### Task goal
Tally how many lines include "each". The number is the whole answer.

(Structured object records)

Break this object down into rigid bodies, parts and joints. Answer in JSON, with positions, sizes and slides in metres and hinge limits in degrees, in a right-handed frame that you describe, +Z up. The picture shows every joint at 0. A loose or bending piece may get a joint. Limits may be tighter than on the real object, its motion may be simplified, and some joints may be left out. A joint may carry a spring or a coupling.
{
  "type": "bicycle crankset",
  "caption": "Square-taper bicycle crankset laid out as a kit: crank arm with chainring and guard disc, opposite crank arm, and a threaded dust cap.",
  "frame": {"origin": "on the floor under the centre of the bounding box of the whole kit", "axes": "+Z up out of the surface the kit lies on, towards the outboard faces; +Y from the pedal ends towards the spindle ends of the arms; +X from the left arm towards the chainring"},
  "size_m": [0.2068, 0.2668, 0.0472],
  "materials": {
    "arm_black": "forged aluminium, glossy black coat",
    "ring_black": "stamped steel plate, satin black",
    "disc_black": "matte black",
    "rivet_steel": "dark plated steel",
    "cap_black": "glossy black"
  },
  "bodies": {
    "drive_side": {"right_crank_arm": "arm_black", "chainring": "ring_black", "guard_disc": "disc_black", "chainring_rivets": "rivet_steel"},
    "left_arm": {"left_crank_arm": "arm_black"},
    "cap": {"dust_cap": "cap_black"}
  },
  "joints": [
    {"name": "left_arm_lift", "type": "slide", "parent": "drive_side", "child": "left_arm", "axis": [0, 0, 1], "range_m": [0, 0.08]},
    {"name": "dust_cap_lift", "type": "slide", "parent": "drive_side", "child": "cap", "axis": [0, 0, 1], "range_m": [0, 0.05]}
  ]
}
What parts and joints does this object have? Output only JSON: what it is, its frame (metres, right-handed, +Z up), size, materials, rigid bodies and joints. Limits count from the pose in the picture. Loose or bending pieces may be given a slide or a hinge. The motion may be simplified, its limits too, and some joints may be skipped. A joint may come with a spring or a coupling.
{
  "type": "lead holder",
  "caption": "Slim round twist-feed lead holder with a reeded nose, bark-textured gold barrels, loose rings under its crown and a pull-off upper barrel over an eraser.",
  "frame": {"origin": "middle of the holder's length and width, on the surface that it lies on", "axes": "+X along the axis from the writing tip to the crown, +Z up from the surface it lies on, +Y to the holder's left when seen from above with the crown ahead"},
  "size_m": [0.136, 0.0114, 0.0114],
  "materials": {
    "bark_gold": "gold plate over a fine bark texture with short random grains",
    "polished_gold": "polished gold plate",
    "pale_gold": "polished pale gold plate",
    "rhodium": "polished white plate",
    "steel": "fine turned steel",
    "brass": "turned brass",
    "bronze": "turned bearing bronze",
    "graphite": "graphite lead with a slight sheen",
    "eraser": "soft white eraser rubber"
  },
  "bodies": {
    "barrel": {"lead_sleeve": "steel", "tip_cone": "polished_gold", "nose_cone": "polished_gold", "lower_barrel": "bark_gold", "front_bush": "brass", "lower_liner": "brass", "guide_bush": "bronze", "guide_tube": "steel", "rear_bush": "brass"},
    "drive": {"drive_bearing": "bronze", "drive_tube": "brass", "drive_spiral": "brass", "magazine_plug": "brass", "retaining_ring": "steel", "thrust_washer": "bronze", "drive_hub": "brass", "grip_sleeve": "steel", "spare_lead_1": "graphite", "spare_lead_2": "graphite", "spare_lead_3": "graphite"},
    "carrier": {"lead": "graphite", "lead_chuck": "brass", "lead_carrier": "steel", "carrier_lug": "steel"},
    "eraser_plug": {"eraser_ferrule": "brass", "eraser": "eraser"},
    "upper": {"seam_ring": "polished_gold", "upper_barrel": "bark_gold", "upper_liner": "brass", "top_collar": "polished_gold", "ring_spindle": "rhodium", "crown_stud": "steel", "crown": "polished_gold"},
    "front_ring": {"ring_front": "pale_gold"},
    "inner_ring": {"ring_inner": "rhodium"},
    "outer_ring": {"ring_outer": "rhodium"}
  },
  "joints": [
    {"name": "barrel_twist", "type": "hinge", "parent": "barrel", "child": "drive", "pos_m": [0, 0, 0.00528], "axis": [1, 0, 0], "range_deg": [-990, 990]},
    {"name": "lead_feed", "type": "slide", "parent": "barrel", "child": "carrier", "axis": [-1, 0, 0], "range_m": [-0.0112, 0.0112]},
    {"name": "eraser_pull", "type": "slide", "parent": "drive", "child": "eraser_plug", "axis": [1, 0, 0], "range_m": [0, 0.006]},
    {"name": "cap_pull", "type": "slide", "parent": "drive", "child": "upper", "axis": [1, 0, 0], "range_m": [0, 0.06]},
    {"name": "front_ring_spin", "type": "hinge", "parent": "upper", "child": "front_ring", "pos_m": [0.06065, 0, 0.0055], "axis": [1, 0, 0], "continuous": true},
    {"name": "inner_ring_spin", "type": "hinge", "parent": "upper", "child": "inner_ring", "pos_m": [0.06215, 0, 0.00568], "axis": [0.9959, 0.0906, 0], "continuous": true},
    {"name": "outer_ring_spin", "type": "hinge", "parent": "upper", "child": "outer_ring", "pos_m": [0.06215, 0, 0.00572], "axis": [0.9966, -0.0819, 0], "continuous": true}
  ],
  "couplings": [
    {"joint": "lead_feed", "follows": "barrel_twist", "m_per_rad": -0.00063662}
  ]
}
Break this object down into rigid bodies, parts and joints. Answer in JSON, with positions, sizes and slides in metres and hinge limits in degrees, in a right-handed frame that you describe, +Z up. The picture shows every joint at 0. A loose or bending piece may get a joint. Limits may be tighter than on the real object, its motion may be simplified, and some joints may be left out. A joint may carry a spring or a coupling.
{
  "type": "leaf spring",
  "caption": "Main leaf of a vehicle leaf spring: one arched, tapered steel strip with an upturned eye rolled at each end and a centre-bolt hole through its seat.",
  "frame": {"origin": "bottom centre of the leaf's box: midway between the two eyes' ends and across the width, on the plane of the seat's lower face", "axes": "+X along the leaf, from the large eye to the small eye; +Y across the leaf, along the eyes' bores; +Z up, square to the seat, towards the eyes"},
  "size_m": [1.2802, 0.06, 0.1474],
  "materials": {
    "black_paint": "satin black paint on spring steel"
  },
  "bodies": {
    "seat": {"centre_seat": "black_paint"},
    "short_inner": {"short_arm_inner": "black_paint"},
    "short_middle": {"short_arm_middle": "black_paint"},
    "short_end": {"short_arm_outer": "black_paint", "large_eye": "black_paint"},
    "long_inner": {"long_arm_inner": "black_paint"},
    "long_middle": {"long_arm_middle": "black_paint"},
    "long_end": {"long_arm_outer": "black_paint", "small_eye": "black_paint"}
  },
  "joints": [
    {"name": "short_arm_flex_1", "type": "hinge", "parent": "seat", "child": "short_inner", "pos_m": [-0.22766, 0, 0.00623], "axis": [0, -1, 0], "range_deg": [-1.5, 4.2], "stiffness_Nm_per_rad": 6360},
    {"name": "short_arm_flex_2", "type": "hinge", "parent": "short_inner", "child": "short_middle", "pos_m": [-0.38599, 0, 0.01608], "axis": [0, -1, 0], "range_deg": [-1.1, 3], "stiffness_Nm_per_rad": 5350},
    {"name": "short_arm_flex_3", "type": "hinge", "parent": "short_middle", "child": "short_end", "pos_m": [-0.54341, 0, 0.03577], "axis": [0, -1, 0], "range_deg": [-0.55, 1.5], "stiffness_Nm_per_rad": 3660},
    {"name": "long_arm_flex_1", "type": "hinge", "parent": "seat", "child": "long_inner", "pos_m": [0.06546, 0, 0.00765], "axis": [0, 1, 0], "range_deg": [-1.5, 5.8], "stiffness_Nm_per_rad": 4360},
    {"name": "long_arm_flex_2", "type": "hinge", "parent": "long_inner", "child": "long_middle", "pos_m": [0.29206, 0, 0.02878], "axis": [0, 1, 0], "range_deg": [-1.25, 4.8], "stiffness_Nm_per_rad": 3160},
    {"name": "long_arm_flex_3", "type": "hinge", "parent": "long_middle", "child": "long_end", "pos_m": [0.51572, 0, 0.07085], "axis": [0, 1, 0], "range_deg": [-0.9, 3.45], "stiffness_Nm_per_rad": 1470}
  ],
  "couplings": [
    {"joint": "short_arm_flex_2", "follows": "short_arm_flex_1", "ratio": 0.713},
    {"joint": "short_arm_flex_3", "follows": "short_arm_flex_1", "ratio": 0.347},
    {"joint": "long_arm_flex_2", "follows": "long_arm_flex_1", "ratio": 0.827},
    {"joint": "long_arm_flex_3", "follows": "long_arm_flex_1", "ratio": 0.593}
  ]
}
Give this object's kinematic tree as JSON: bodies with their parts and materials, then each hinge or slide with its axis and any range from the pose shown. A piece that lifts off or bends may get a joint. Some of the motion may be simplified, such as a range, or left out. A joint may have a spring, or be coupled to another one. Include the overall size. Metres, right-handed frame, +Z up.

### Right answer
2